I wouldn’t reject the idea out of hand.
Cheers!
JzB
BIG ARMY MEANS MORE POWER… with all the adversaries happening in egypt, A huge army could easily driven away all the rebels that would build bigger chaos in their country.
Yes,definitely,they should do that so that all these chaos would stop and save innocent people who are affected by these conflicts. I do hope it will stop soon.
nanute: see!
jazz. a draft is slavery. not the “slavery” that Randians holler everytime their government asks them to help pay the costs of providing the services they take for granted. but real slavery with threat of death, if not from the enemy, then from the “miliatary justice” system.
this is not a good subject to speak “off the top of your head.”
“My guess is that the generals want to command a huge army for reasons of ego and they have always had the power to overthrow Mubarak.”

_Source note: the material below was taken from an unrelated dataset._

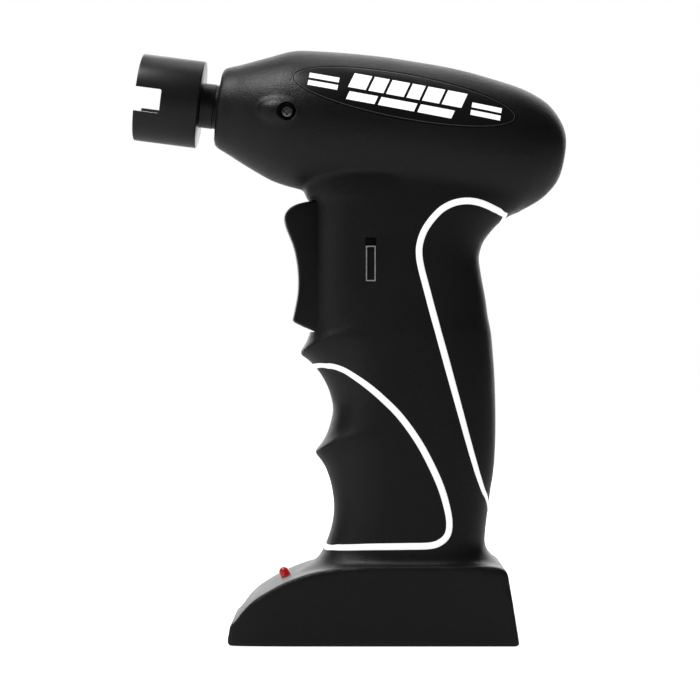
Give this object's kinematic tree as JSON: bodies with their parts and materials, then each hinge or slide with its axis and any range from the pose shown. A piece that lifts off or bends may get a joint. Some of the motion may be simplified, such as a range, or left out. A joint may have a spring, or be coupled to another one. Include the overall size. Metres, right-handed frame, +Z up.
{
  "type": "string winder",
  "caption": "Battery-powered guitar string winder: pistol-shaped housing with finger grooves, trigger, direction slider and a slotted socket that turns tuning keys.",
  "frame": {"origin": "middle of the flat underside of the foot, on the battery hatch", "axes": "+Z up, +X from the socket towards the back of the hand, +Y to the side away from the direction slider; the two housing halves meet at Y = 0"},
  "size_m": [0.1291, 0.044, 0.1744],
  "materials": {
    "shell": "satin charcoal-black moulded plastic with a fine spark-eroded grain",
    "grip": "soft-touch black insert",
    "piping": "smooth white inlay",
    "badge": "smooth black oval plate",
    "socket": "smooth dark grey-black engineering plastic",
    "trigger": "smooth satin black plastic",
    "screw": "blackened steel cross-head screw",
    "steel": "plain machined steel",
    "motor": "plain rolled metal can",
    "bronze": "sintered bronze",
    "gear": "natural acetal",
    "board": "green lacquered circuit board",
    "cell": "sleeved battery cell",
    "lens": "clear red moulded lamp",
    "red_lead": "insulated wire",
    "black_lead": "insulated wire",
    "plastic": "plain moulded plastic"
  },
  "bodies": {
    "housing": {"left_shell": "shell", "right_shell": "shell", "front_grip_left": "grip", "front_grip_right": "grip", "rear_grip_left": "grip", "rear_grip_right": "grip", "front_piping_left": "piping", "front_piping_right": "piping", "rear_piping_left": "piping", "rear_piping_right": "piping", "badge_left": "badge", "badge_right": "badge", "housing_screw_rear": "screw", "housing_screw_upper": "screw", "housing_screw_grip": "screw", "housing_screw_foot_front": "screw", "housing_screw_foot_rear": "screw", "nose_screw_left": "screw", "nose_screw_right": "screw", "hatch_screw_left": "screw", "hatch_screw_right": "screw", "gearbox_cover": "plastic", "spindle_bush": "bronze", "ring_gear": "plastic", "motor_plate": "steel", "motor_can": "motor", "motor_end_cap": "plastic", "trigger_spring": "steel", "trigger_switch": "plastic", "direction_switch": "plastic", "battery_cell_front_left": "cell", "battery_cell_front_right": "cell", "battery_cell_rear_left": "cell", "battery_cell_rear_right": "cell", "motor_lead_red": "red_lead", "motor_lead_black": "black_lead", "battery_lead_red": "red_lead", "battery_lead_black": "black_lead", "charge_lead": "black_lead", "charge_board": "board", "charge_indicator": "lens", "charge_jack": "plastic", "battery_hatch": "shell"},
    "head": {"winder_socket": "socket", "socket_screw": "steel", "output_spindle": "steel", "spindle_clip": "steel"},
    "second_planet_a": {"second_planet_1": "gear"},
    "second_planet_b": {"second_planet_2": "gear"},
    "second_planet_c": {"second_planet_3": "gear"},
    "intermediate": {"intermediate_carrier": "gear"},
    "first_planet_a": {"first_planet_1": "gear"},
    "first_planet_b": {"first_planet_2": "gear"},
    "first_planet_c": {"first_planet_3": "gear"},
    "rotor": {"motor_pinion": "bronze"},
    "finger_trigger": {"trigger": "trigger", "switch_plunger": "plastic"},
    "direction": {"direction_lever": "trigger"}
  },
  "joints": [
    {"name": "head_spin", "type": "hinge", "parent": "housing", "child": "head", "pos_m": [-0.0453, 0, 0.158], "axis": [0.9917, 0, -0.1288], "continuous": true},
    {"name": "second_planet_a_spin", "type": "hinge", "parent": "head", "child": "second_planet_a", "pos_m": [-0.01362, 0, 0.14572], "axis": [0.9917, 0, -0.1288], "continuous": true},
    {"name": "second_planet_b_spin", "type": "hinge", "parent": "head", "child": "second_planet_b", "pos_m": [-0.01205, 0.00702, 0.15777], "axis": [0.9917, 0, -0.1288], "continuous": true},
    {"name": "second_planet_c_spin", "type": "hinge", "parent": "head", "child": "second_planet_c", "pos_m": [-0.01205, -0.00702, 0.15777], "axis": [0.9917, 0, -0.1288], "continuous": true},
    {"name": "intermediate_spin", "type": "hinge", "parent": "housing", "child": "intermediate", "pos_m": [-0.0453, 0, 0.158], "axis": [0.9917, 0, -0.1288], "continuous": true},
    {"name": "first_planet_a_spin", "type": "hinge", "parent": "intermediate", "child": "first_planet_a", "pos_m": [-0.00469, 0, 0.14456], "axis": [0.9917, 0, -0.1288], "continuous": true},
    {"name": "first_planet_b_spin", "type": "hinge", "parent": "intermediate", "child": "first_planet_b", "pos_m": [-0.00313, 0.00702, 0.15661], "axis": [0.9917, 0, -0.1288], "continuous": true},
    {"name": "first_planet_c_spin", "type": "hinge", "parent": "intermediate", "child": "first_planet_c", "pos_m": [-0.00313, -0.00702, 0.15661], "axis": [0.9917, 0, -0.1288], "continuous": true},
    {"name": "motor_spin", "type": "hinge", "parent": "housing", "child": "rotor", "pos_m": [-0.0453, 0, 0.158], "axis": [0.9917, 0, -0.1288], "continuous": true},
    {"name": "trigger_slide", "type": "slide", "parent": "housing", "child": "finger_trigger", "axis": [1, 0, 0], "range_m": [0, 0.0035], "stiffness_N_per_m": 400, "springref_m": -0.005, "deforming": ["trigger_spring"]},
    {"name": "direction_slide", "type": "slide", "parent": "housing", "child": "direction", "axis": [0, 0, 1], "range_m": [0, 0.0019]}
  ],
  "couplings": [
    {"joint": "second_planet_a_spin", "follows": "head_spin", "ratio": -2.8},
    {"joint": "second_planet_b_spin", "follows": "head_spin", "ratio": -2.8},
    {"joint": "second_planet_c_spin", "follows": "head_spin", "ratio": -2.8},
    {"joint": "intermediate_spin", "follows": "head_spin", "ratio": 4.5},
    {"joint": "first_planet_a_spin", "follows": "head_spin", "ratio": -12.6},
    {"joint": "first_planet_b_spin", "follows": "head_spin", "ratio": -12.6},
    {"joint": "first_planet_c_spin", "follows": "head_spin", "ratio": -12.6},
    {"joint": "motor_spin", "follows": "head_spin", "ratio": 20.25}
  ]
}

I would amend that view a bit. Generals may also want to create solidarity through common experience. If managed rightly, much of the male population of the country will feel a connection with the army, if not with the head of state. Heads of state may come and go, but the army remains. Happened in Rome. Happened when the army took over from the king. Happened when Sadat was killed. Turkey’s army tries to moderate the partisan thrust of civilan politics and the contest between secular and religious politicians, so that Turkey – and Turkey’s army – survive while politicians come and go. An army that intends to act as a political guarantor needs what all political groups need – a constituency. Looks like Egypt’s army has one.
Compare that to Argentina’s generals during the dirty war, or Chile’s under Pinochet or Cambodia under Pol Pot. Generals don’t all operate with the same political goals.